В одной камере с мамой сидела молодая идейная партийная работница из райкома — некая Шурка, как она себя сама называла. «У меня голова ленинская», — хвалилась она формой своего черепа и хлопала себя по затылку. Но до ленинского ума ей было далеко. Шурку посадили за следующее, как она сама рассказывала:
«Я выросла в городе и не имела ни малейшего понятия о сельском хозяйстве. Всей душой преданная советской власти, я быстро продвинулась и заняла высокое место в райкоме как крупный партийный работник. Последней весной (а это был период коллективизации сельского хозяйства) в райком пришла жалоба, что крестьяне одного села отказались выезжать в поле и засевать землю. Меня послали выяснить это дело и наладить посев. Я приехала из города как представитель власти, созвала крестьян и спросила:
— В чем дело? Почему не засеваете поля?
— Нет посевного, — слышу.
— Покажите мне амбары.
Открыли ворота сараев. Гляжу — горы мешков.
— А это что? — спрашиваю.
— Пшено.
— Завтра чуть свет вывезти его отсюда в поле и посеять! — прозвучала моя команда.
Мужики усмехнулись, переглянулись между собой:
— Ладно. Сказано — сделано! — весело откликнулся кто-то. — За работу, ребята!
Я торжествовала: послушались, видно, голос у меня внушительный!
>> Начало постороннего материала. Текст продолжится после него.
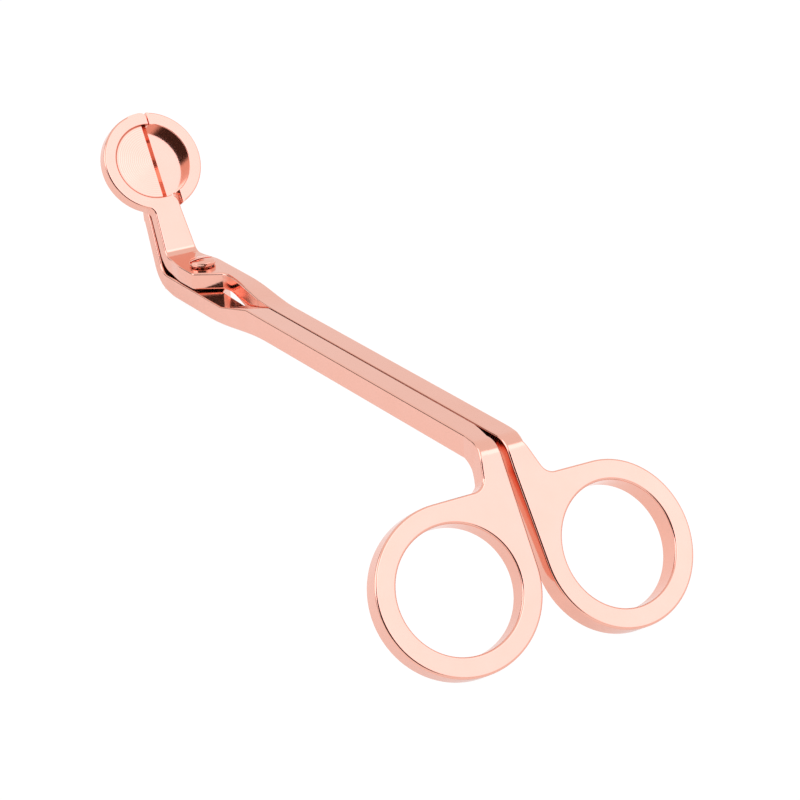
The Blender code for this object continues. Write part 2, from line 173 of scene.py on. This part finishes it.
def unfolded(point, neck):
    """A point of the finished lever, in metres, where it was in the flat bar, in millimetres."""
    x, y, z = DRAWING.inverted() @ point
    roll = 0.0
    for _ in range(ROLL_STEPS):
        level = z * math.cos(roll) + x * math.sin(roll)
        across = x * math.cos(roll) - z * math.sin(roll)
        side = Vector(((y - BOW_TO_FOLD) * math.cos(FOLD) - level * math.sin(FOLD),
                       (y - BOW_TO_FOLD) * math.sin(FOLD) + level * math.cos(FOLD)))
        along, height = flattened(side, neck)
        if along >= FOLD_START:
            break
        roll = roll_at(x, along)
    return Vector((across, along, height))


# How nearly two faces must face the same way, as a cosine, to shade as one.
FLAT_ALIKE = 0.82
ROUND_ALIKE = 0.6


def set_normals(mesh, rounds):
    """Keeps flats flat and lets only the rounded edges turn the light. rounds are the faces of the
    rounded edges."""
    shape = bmesh.new()
    shape.from_mesh(mesh)
    shape.faces.ensure_lookup_table()
    normals = []
    for face in shape.faces:
        for vertex in face.verts:
            near = [f for f in vertex.link_faces if f.index not in rounds]
            alike = ROUND_ALIKE if face.index in rounds else FLAT_ALIKE
            near = [f for f in near if f.normal.dot(face.normal) > alike] or [face]
            if near == [face] and face.index in rounds:
                near = [f for f in vertex.link_faces if f.index in rounds]
            total = Vector((0.0, 0.0, 0.0))
            for f in near:
                total += f.normal * f.calc_area()
            normals.append(total.normalized())
    shape.free()
    mesh.shade_smooth()
    mesh.normals_split_custom_set(normals)


CAD_WELD = 2e-6
FLAT_WELD = 2e-3
FLAT_ANGLE = math.radians(0.5)
SHARP_ANGLE = math.radians(32.0)


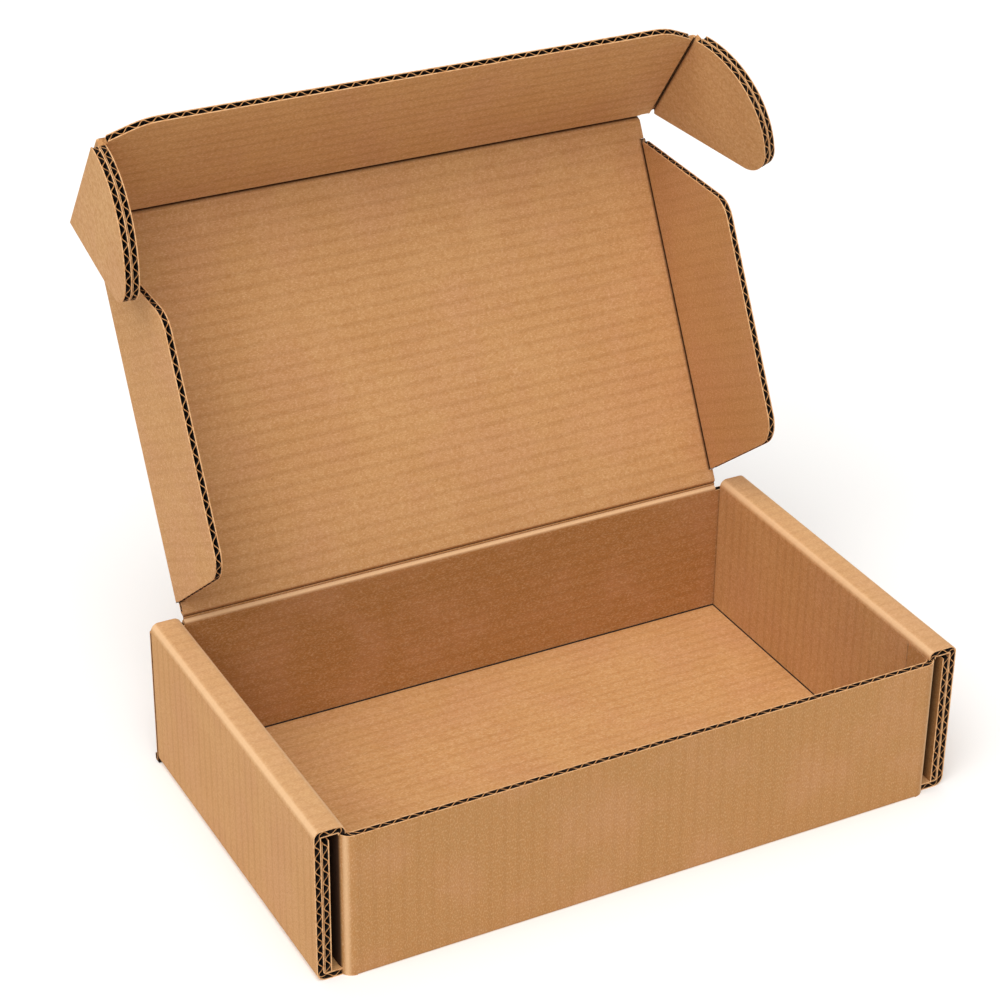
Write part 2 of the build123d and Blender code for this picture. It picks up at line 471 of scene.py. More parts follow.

Подписав бумаги о выдаче пшена крестьянам, я спокойно легла спать. Проснулась я поздно, позавтракала и пошла к амбарам узнать: работают ли? А в сарае уже пусто, вывезено все под метёлочку. К вечеру назначаю опять собрание. Народ сходится весёлый, подвыпивший, где-то гармонь играет, частушки поют. «Почему гуляют?» — недоумеваю я. Наконец пришли мужики, смеются.
— Ну как, пшено посеяли? — спрашиваю.
— Все в порядке! — отвечают. — Распорядитесь, завтра что сеять?
— А что у вас во втором амбаре?
— Мука! Давайте завтра её сеять! — хохочет пьяный
мужик.
— Не смейтесь, — говорю, — муку не сеют!
— Почему не сеют? Раз сегодня кашу посеяли, значит, завтра и муку сеять будем.
Меня как обухом по голове ударило:
— Как кашу сеяли? Да разве пшено — каша?
— А вы думали — посевное? Ободранное зерно — это каша, а вы распорядились её в землю сеять.